Dear NALC e-Activist,

There are just five working days left before Congress adjourns for the mid-term elections and I want to update you on the status of Postal Reform. We learned this week that the White House is still aggressively pursuing contentious changes in the Senate version of the reform legislation. The Bush administration’s proposed changes, if adopted, would leave NALC no choice but to actively oppose passage of the pending Postal Reform. According to our sources, the White House wants to:

  • Unfairly place the burden of paying future military pension benefits earned by postal employees for their service in the U.S. armed forces on the USPS and its rate payers (some $10 billion), and raise the cost of pre-funding future retiree health benefits significantly. As drafted, the Senate bill rightfully transfers both past and future military pension costs ($27 billion) to the Treasury and uses the savings to the USPS to pre-fund retiree health benefits over 40 years. The White House changes would drain $10 billion in revenue from the USPS and unacceptably damage our interests at the collective bargaining table by mandating even greater payments for future retiree benefits. No other company or federal agency is now required to pre-fund such benefits.

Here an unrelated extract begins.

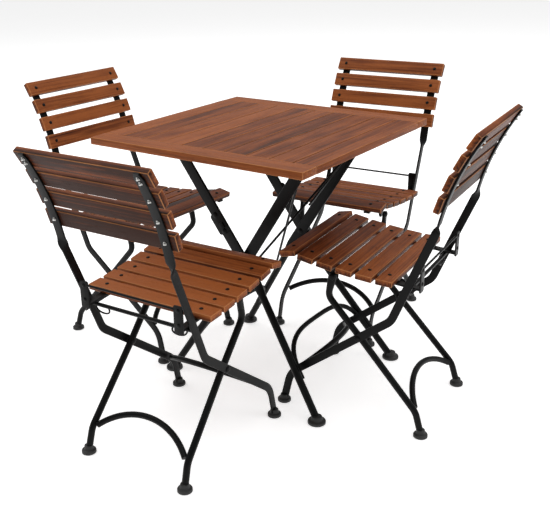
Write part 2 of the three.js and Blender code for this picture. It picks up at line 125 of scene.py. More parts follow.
ARCH_RADIUS, ARCH_RISE, ARCH_STEPS = 0.008, 0.062, 28
FRONT_ARCH_FOOT, REAR_ARCH_FOOT = (0.200, 0.115), (-0.130, 0.073)
FRONT_ARCH_WELD, REAR_ARCH_WELD = 0.001, 0.002
CHAIR_FOOT_RADIUS = 0.019
SLAT_LENGTH, SLAT_EDGE = 0.376, 0.0026
SEAT_SLAT_COUNT, SEAT_PITCH = 6, 0.0543
SEAT_SLAT_WIDE, SEAT_SLAT_THICK = 0.045, 0.016
SEAT_REAR, SEAT_SLOPE, SEAT_RADIUS = (-0.045, 0.437), 0.037, 1.470
NOSE_Z, NOSE_TILT, NOSE_EDGE = 0.468, math.radians(-11), 0.0224
RAIL_X, RAIL_WIDE, RAIL_THICK = 0.141, 0.020, 0.006
RAIL_REAR, RAIL_NOSE_SHARE, RAIL_STEP = (-0.128, 0.4315), 0.9, 0.030
LUG, LUG_EDGE, LUG_IN, LUG_UP = (0.005, 0.022, 0.038), 0.008, 0.0075, 0.0085
BACK_SLAT_FIRST, BACK_SLAT_PITCH, BACK_SLAT_COUNT = 0.068, 0.056, 4
BACK_SLAT_WIDE, BACK_SLAT_THICK = 0.042, 0.0165
END_PLATE, END_PLATE_EDGE = (0.026, 0.004, 0.071), 0.005
END_PLATE_PLACE = (0.142, -0.128, 0.4405)
CATCH_ROD, CATCH_RADIUS = (-0.128, 0.466), 0.003
SLIDER, SLIDER_RADIUS = (-0.096, 0.404), 0.005
GUIDE_X, GUIDE_RADIUS = 0.118, 0.0022
GUIDE_LOOP = (
    (-0.018, 0.403), (-0.023, 0.393), (-0.017, 0.385), (0, 0.383), (0.017, 0.388), (0.024, 0.402),
)
HEAD_X, HEAD_SUNK, RIVET_SUNK = 0.145, 0.0002, 0.0003
TOP_NUTS, END_PLATE_HEADS = (-0.0065, 0.0065), (-0.013, 0.024)
CROSSING_RIVET_X = (STILE_X + STILE_THICK / 2 - RIVET_SUNK, REAR_LEG_X - 0.0078)
HINGE_RIVET_X = (REAR_LEG_X + 0.0043, RAIL_X - 0.0098)

# ---- Tones of the wood: 0 is the usual one, below it is darker; some of them are painted light and shade ----

# Painted shade: the darker tone given to a seat slat's underside and a back slat's rear side.
PAINTED_SHADE_TONE = -2.4  # a seat's underside and a back's rear side
# Painted light and shade on each chair's seat slats: chair1's seat lighter, the seats of chairs 3 and 4
# darker as if in the table's shade.
SEAT_PAINTED_LIGHT_AND_SHADE = {"chair1": 1.6, "chair2": 0.3, "chair3": -0.8, "chair4": -0.8}
BOARD_TONE_SPREAD, PLACE_TONE_SPREAD = 0.5, 0.4
GRAIN_REACH, GRAIN_LEAN = 9, 0.5  # the boards are cut from anywhere in this much wood

# ---- Camera ----

CAMERA_PLACE = Vector((1.349, -1.909, 1.254))
CAMERA_PAN, CAMERA_TILT, CAMERA_ROLL = math.radians(-36.1), math.radians(21.9), math.radians(-1.25)
CAMERA_LENS = 54.7
CAMERA_SHIFT = (0.060, 0.016)


def make_camera():
    bpy.ops.object.camera_add(location=CAMERA_PLACE)
    camera = bpy.context.object
    camera.name = "camera"
    ahead = Vector((
        math.sin(CAMERA_PAN) * math.cos(CAMERA_TILT),
        math.cos(CAMERA_PAN) * math.cos(CAMERA_TILT),
        -math.sin(CAMERA_TILT),
    ))
    turn = Matrix.Rotation(CAMERA_ROLL, 3, -ahead) @ ahead.to_track_quat("-Z", "Y").to_matrix()
    camera.rotation_euler = turn.to_euler()
    camera.data.lens = CAMERA_LENS
    camera.data.shift_x, camera.data.shift_y = CAMERA_SHIFT
    bpy.context.scene.camera = camera


# ---- Working on a mesh ----


def deselect_all():
    if bpy.context.object and bpy.context.object.mode != "OBJECT":
        bpy.ops.object.mode_set(mode="OBJECT")
    bpy.ops.object.select_all(action="DESELECT")


def work_on(piece):
    deselect_all()
    piece.select_set(True)
    bpy.context.view_layer.objects.active = piece


def close_up(piece, angle=40):
    """Merges doubles, turns the faces outwards and smooths all but the sharp edges."""
    work_on(piece)
    bpy.ops.object.mode_set(mode="EDIT")
    bpy.ops.mesh.select_all(action="SELECT")
    bpy.ops.mesh.remove_doubles(threshold=0.00002)
    bpy.ops.mesh.normals_make_consistent(inside=False)
    bpy.ops.object.mode_set(mode="OBJECT")
    bpy.ops.object.shade_smooth_by_angle(angle=math.radians(angle))


def join(pieces, name):
    deselect_all()
    for piece in pieces:
        piece.select_set(True)
    bpy.context.view_layer.objects.active = pieces[0]
    bpy.ops.object.join()
    joined = bpy.context.object
    joined.name = name
    return joined


def copy_of(piece, name, matrix):
    twin = piece.copy()
    twin.data = piece.data.copy()
    twin.name = name
    twin.data.transform(matrix)
    bpy.context.scene.collection.objects.link(twin)
    return twin


# ---- Lines ----


def clamped(share):
    return min(1.0, max(0.0, share))


def eased(share):
    """From 0 to 1 with a soft start and a soft end."""
    held = clamped(share)
    return held * held * (3 - 2 * held)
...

  • Reject a more flexible and fair "exigency clause" in the bill’s price indexing system and inserted only allow the USPS to raise rates above the Consumer Price Index in "unexpected and extraordinary" circumstances.

  • Unfairly punish injured workers at retirement age by slashing their OWCP benefits, a provision that would apply only to postal employees — not to all federal workers.

  • Send a new bill with these provisions to the Senate floor to be passed under "unanimous consent" rules rather than going through a formal House-Senate conference committee. If approved by the Senate, the bill would be sent to the House floor for an up-or-down vote and would, if passed, be sent to the President for his signature. In this scenario, there would be no need for a conference committee.

I am deeply troubled that the Bush administration appears determined to destroy the strong bipartisan consensus surrounding comprehensive postal reform. NALC has worked long and hard for reform, but we will not support a bad version of the bill. Indeed, we must be ready to do everything we can to defeat any bill that financially cripples the Postal Service or threatens our collective bargaining interests.

Over the next few days we will continue to closely monitor the situation. Over the next week, we need you to check your e-mail each day and stay alert - we may need you to make the voices of America’s 300,000 letter carriers heard loud and clear in Washington.

Thank you for your support and activism.